While on the road, we have encountered just about every weather condition imaginable. We traversed flooded roads in Texas as torrential rains poured down on us. We have been the sole camper at a high dessert park where the temperatures passed 110 degrees, Fahrenheit. We have been hit with sever winds driving up Utah’s Interstate 15 and we have even encountered sleet up high on the Utah plateau. In June! However, we have to admit; we have never seen the countryside as green as it is in any previous journey through the southwest and the rivers are truly running at flood levels pretty much everywhere we turned.
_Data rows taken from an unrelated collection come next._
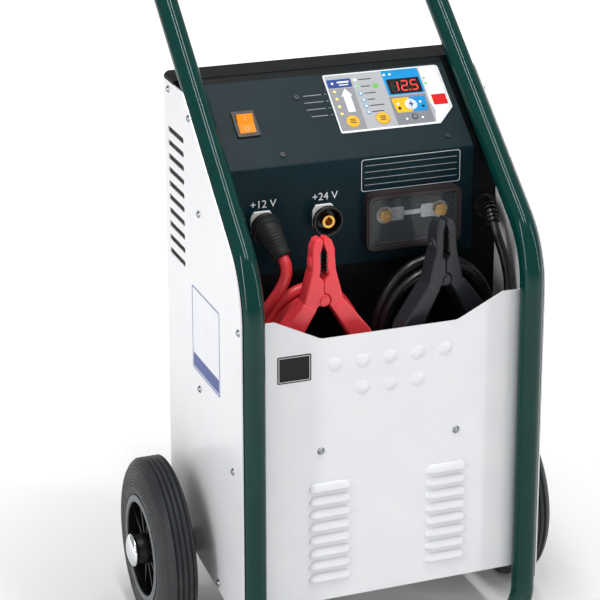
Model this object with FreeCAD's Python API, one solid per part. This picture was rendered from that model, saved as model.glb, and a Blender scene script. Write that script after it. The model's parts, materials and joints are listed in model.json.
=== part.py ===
import FreeCAD, Part
import math
import os

# Wheeled battery charger and starter trolley, in millimetres.
# x is to the right, y to the back and z up, with z = 0 on the floor.
# The pieces are drawn with y = 0 in the plane of the upright tubes and moved to the box's middle at the end.
V = FreeCAD.Vector

# Clearances
seat = 0.3                      # between pieces that rest on each other
running = 0.05                  # radial, round a pin or an axle
key_play = 0.25                 # round a key in its hole

# Frame tubes
tube_d = 25.0
tube_wall = 1.6
tube_span = 313.0               # between the axes of the two uprights
lean = 50.5                     # of the slanted tubes and the console, from upright
knee_z = 460.8                  # where the upright and slanted axes would meet
knee_r = 95.0
foot_r = 50.0
pad_under = 3.5                 # rubber under the foot tube
joint_run = 219.5               # from the knee to the joint with the handle
handle_run = 430.0              # from the knee to the handle's grip
handle_r = 60.0
spigot_length = 40.0
pad_x = 95.0                    # from the middle to a foot pad
pad_length = 46.0
pad_width = 30.0
pad_height = 14.0

# White sheet metal body
sheet = 1.5
body_back = 250.0
body_top = 617.0
side_under_front = 24.0         # the side panel's lower corners below the axle's middle
side_under_back = 3.0
side_lead = 4.0                 # the side panel's front edge ahead of the tube's axis
top_corner_r = 10.0
slot_count = 10
slot_pitch = 15.5
slot_top_z = 563.5
slot_front_y = 181.0
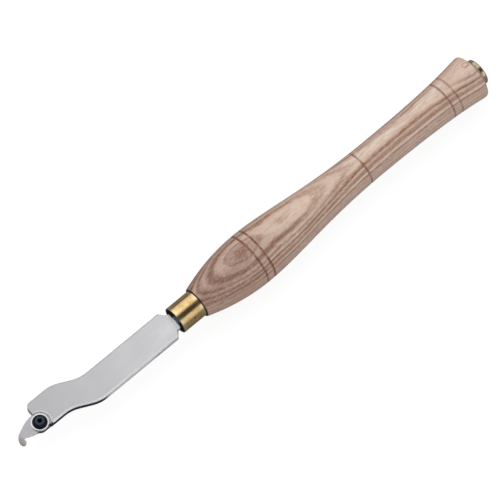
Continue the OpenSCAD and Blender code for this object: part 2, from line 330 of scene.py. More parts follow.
def ash_wood():
    """Oiled ash: pale wood, brown layers that close into ovals on the belly, open pores and burnt lines."""
    p = Material("turned_ash")
    x, y, z = p.place()
    back = x * -1
    here = back, y, z
    level, ripple, knot = ash_layers(p, here)
    front = 1 - back.step(30, 110)
    high = level.step(9, 15)
    low = 1 - level.step(4, 7)
    # The layers are fainter high up behind the belly, and on the far side near the rim
    dark = p.ramp(level, -20, 20, LAYERS).step(0.06, 0.92) * (1 - high * back.step(85, 130) * 0.45)
    thin = (level * (2 * math.pi / LINE_SPACING) + ripple * 4).sine()
    dark = (dark + thin * (0.10 - high * 0.05)).most(0)
    far_side = 1 - y.step(-4, 3)
    dark = dark * (1 - level.step(8.5, 10.5) * back.step(215, 245) * far_side * 0.65)
    # The knot has a dark ring
    dark = dark + knot.between(0.1, 0.3, 0.45, 0.7) * 0.4
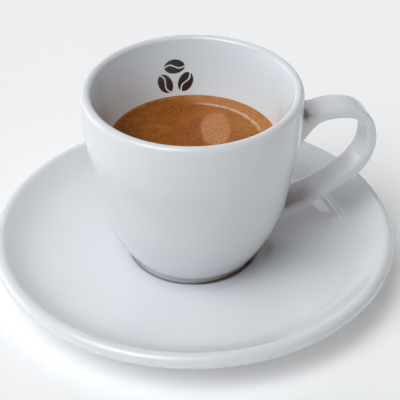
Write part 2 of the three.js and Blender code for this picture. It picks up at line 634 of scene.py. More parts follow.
def spline(points: Profile, steps: int) -> Profile:
    """Draws the smoothest curve through a few points: a natural cubic spline along their chord lengths.

    Args:
        points: The points that it passes through.
        steps: The number of spaces between the points given back, which are evenly spread.

    Returns:
        The points on the curve.
    """
    knots = np.array(points, float)
    spans = np.linalg.norm(np.diff(knots, axis=0), axis=1)
    at = np.concatenate([[0], np.cumsum(spans)])
    count = len(knots)
    matrix = np.eye(count)
    target = np.zeros((count, knots.shape[1]))
    slopes = np.diff(knots, axis=0) / spans[:, None]
    for i in range(1, count - 1):
        matrix[i, i - 1 : i + 2] = spans[i - 1], 2 * (spans[i - 1] + spans[i]), spans[i]
        target[i] = 6 * (slopes[i] - slopes[i - 1])
    bend = np.linalg.solve(matrix, target)
    found = []
    for t in np.linspace(0, at[-1], steps + 1):
        i = min(int(np.searchsorted(at, t, side="right")) - 1, count - 2)
        h, a, b = spans[i], at[i + 1] - t, t - at[i]
        place = (bend[i] * a**3 + bend[i + 1] * b**3) / (6 * h)
        place += (knots[i] / h - bend[i] * h / 6) * a + (knots[i + 1] / h - bend[i + 1] * h / 6) * b
        found.append(tuple(place))
    return found


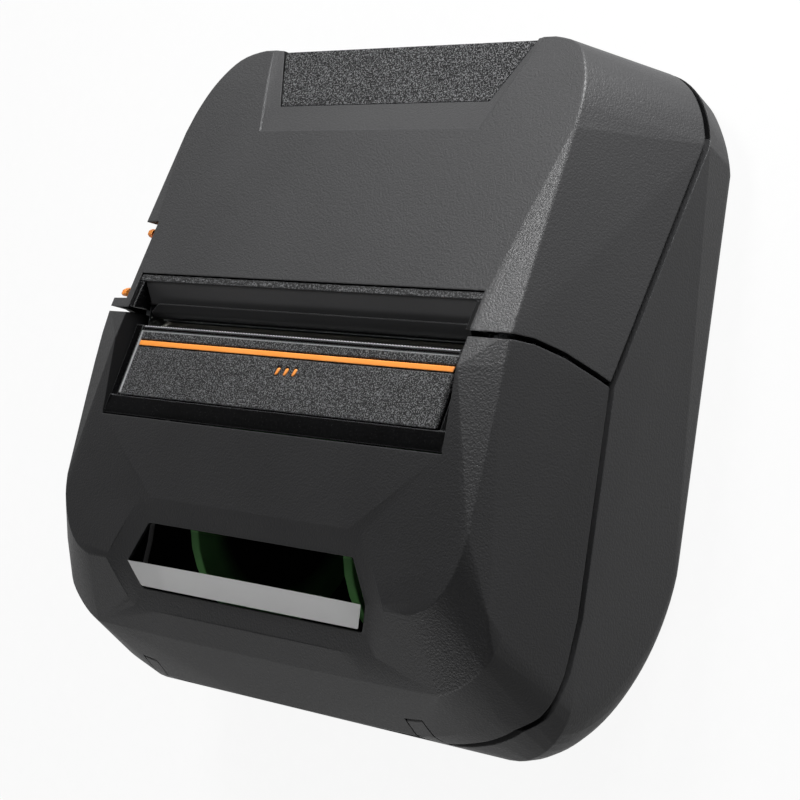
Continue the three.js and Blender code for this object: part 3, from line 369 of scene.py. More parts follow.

They are even above their banks here on the front ranges and the St Vrain River passing by us is no exception.

Perhaps the most dramatic of all weather changes happened only a few days ago when we were camped on the parking lot of the truck maintenance shop, which looked a tad like a gulag (see picture, right). As we retired for the night, what had been 90+ degrees all day had dropped suddenly to just 70+ degrees as a weather system moved through the area complete with thunder and lightning! That morning, we awoke to temperatures in the low 50s – a drop of 40 degrees in less than 24 hours. One unexpected consequence given that it is now summer, both Margo and I have succumbed to summer colds and while they aren’t serious, they are annoying and have just sapped the strength from us over the course of a couple of days.

With each passing day, the sense of adventure remains and the tinges of regret are lessening with time. We drove by our former home a few days ago and already it was clear that it was no longer our home and that we had moved on. We didn’t even stop to take a longer look at what had been our life for such a long period of time. Adventures will continue as business will take us back to Southern California in July and even as the word adventure can be so overused at times, there really isn’t any other way to describe the trip we began just a few short weeks ago. We aren’t fulltime RVers and we aren’t gypsies either, but life on and off the road? It’s all about the experience and the memories and for that, we have no regrets whatsoever!